Who will be the next Phillie player to win the title? I have no guess at this time.
Okay, first here’s the question again: Name the last National League team among the classic eight (teams that were members of the NL since 1900) to win its first NL pennant and name the last of the classic eight to represent the National League in the World Series, also for the first time?
And the answer is: The St. Louis Cardinals. They won their first NL pennant in 1926, thus becoming the last of the classic eight to win a pennant, and thus, at the same time, becoming the last of the classic eight to represent the NL in the World Series.
Only one person made an attempt to answer the question, Rants, Raves, and Random Thoughts, even if she got the question wrong, by being off by just one team.
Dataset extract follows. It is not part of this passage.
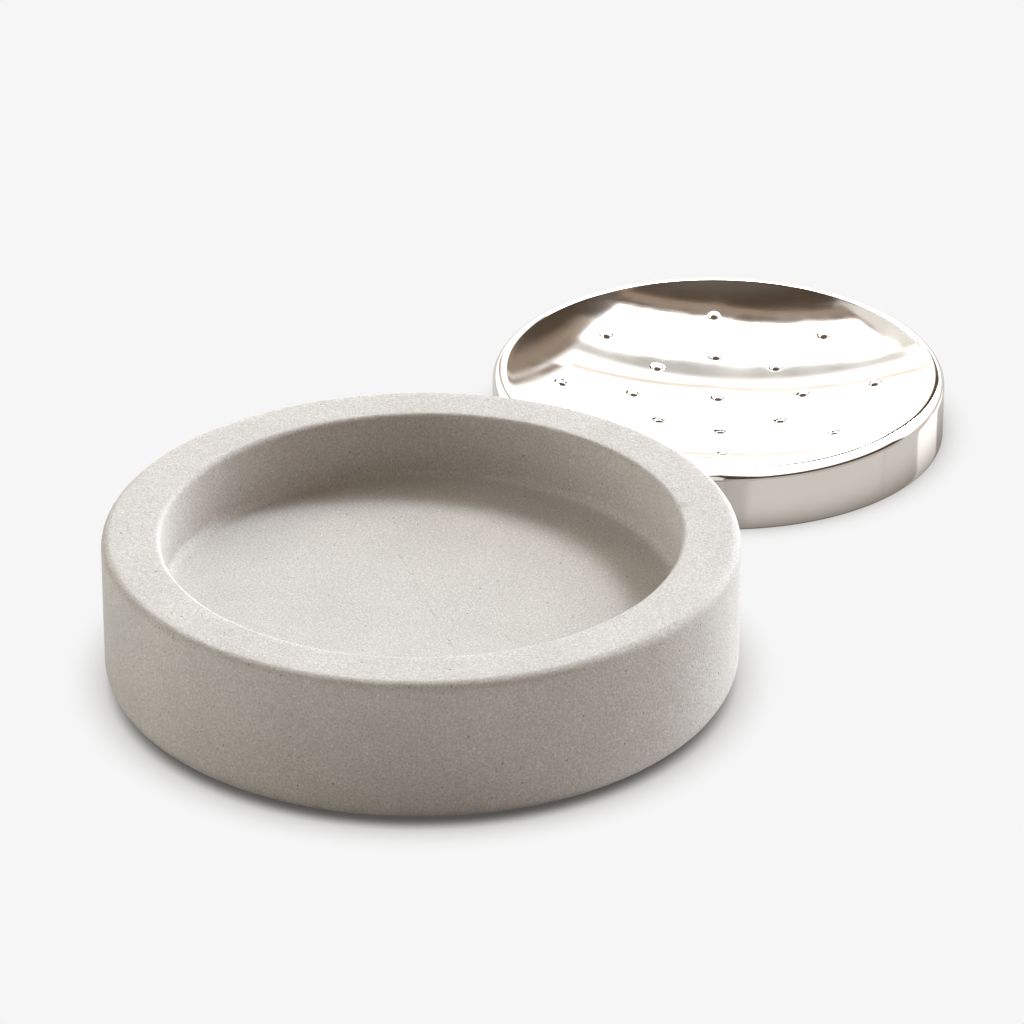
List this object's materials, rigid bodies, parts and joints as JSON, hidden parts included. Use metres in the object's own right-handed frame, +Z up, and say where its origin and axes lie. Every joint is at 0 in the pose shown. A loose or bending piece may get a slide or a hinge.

Anyway, the other seven NL teams of the classic eight went like this: The Cubs (then the White Stockings) won the very first NL pennant in 1876, and made their first World Series appearance in 1906. The Braves (then the Boston Red Caps) won their first pennant in 1877 and made their first World Series appearance in 1914. The Giants first championship was in 1888 and their first Series appearance was in 1905 (technically it was in 1904, but manager John J. McGraw refused to play against the Boston Americans (now the Red Sox) of the American League, so no Series that year). The Dodgers (then the Bridgegrooms) won their first pennant in 1890 (a year after winning the American Association pennant) and made their first Series appearance in 1916. The Pirates won their first pennant in 1901 and was involved in the first modern World Series of 1903. The Phillies won their first pennant in 1915, and went on to represent the NL in the World Series that same year. The Reds would become the next to last of the classic eight to win the pennant, and thus reach the World Series, in 1919.